### Work to complete
Look through the data below and work out how many lines contain the string "materials". Give the number alone.

_____

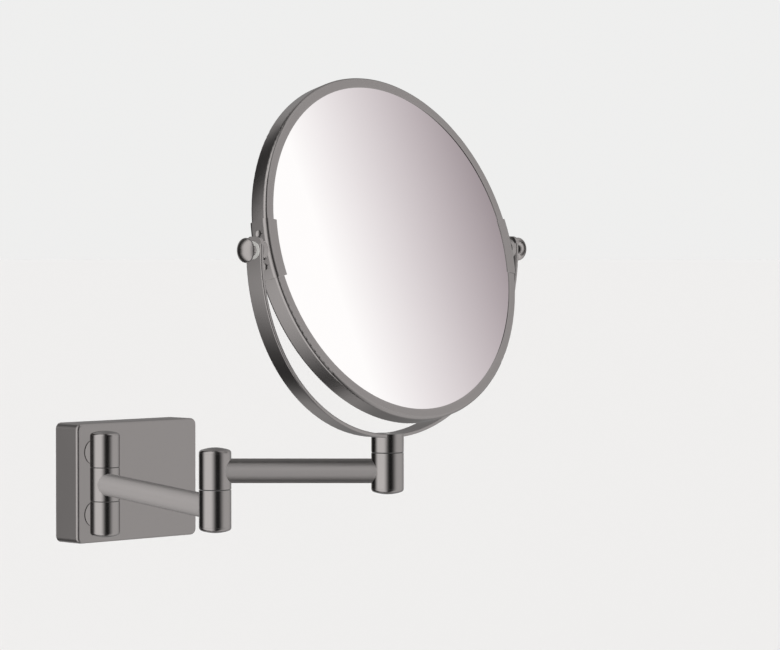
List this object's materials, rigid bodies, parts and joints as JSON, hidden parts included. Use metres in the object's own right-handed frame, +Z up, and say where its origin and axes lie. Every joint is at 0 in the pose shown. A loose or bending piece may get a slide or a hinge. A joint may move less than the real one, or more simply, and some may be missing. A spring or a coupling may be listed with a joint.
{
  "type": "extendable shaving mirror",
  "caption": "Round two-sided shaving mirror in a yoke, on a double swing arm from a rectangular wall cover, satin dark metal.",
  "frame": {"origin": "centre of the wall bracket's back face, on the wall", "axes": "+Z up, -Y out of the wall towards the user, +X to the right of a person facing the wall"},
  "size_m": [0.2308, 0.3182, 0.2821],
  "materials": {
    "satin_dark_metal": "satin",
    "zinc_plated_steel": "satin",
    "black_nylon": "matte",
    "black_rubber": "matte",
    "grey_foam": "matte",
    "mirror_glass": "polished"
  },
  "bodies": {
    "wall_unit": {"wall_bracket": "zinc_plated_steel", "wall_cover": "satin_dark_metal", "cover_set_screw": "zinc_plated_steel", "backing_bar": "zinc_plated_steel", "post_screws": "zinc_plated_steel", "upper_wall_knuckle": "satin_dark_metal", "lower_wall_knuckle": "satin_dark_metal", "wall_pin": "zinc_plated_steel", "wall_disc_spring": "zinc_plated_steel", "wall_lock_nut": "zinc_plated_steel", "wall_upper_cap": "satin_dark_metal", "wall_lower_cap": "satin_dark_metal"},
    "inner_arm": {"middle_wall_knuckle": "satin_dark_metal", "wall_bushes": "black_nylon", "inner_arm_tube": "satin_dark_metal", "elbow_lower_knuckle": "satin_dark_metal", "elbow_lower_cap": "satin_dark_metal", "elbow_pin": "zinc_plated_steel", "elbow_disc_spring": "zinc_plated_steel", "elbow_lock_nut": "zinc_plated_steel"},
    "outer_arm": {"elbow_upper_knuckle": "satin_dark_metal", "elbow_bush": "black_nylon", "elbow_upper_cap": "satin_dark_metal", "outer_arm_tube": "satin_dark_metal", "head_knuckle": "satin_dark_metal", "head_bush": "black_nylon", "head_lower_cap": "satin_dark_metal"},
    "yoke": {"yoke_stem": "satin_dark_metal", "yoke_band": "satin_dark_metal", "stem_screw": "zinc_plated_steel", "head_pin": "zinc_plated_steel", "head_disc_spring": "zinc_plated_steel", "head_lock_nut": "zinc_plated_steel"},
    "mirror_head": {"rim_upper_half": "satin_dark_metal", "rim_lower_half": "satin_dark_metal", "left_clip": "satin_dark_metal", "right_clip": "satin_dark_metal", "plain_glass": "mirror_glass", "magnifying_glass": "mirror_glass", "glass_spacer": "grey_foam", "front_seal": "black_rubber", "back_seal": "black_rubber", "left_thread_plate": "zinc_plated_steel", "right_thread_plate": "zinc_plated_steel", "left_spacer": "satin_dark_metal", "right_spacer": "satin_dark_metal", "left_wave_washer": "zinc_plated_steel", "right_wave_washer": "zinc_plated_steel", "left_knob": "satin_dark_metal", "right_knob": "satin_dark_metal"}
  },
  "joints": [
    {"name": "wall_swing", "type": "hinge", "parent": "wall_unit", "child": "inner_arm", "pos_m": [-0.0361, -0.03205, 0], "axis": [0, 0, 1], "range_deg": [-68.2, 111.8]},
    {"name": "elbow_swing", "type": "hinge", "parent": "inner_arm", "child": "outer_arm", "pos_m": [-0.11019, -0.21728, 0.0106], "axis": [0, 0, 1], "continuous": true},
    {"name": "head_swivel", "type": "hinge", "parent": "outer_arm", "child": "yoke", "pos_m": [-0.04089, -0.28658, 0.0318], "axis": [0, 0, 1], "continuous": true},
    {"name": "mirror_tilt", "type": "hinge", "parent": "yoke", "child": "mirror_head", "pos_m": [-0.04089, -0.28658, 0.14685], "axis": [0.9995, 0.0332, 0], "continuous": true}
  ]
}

_____

### Response to this task
2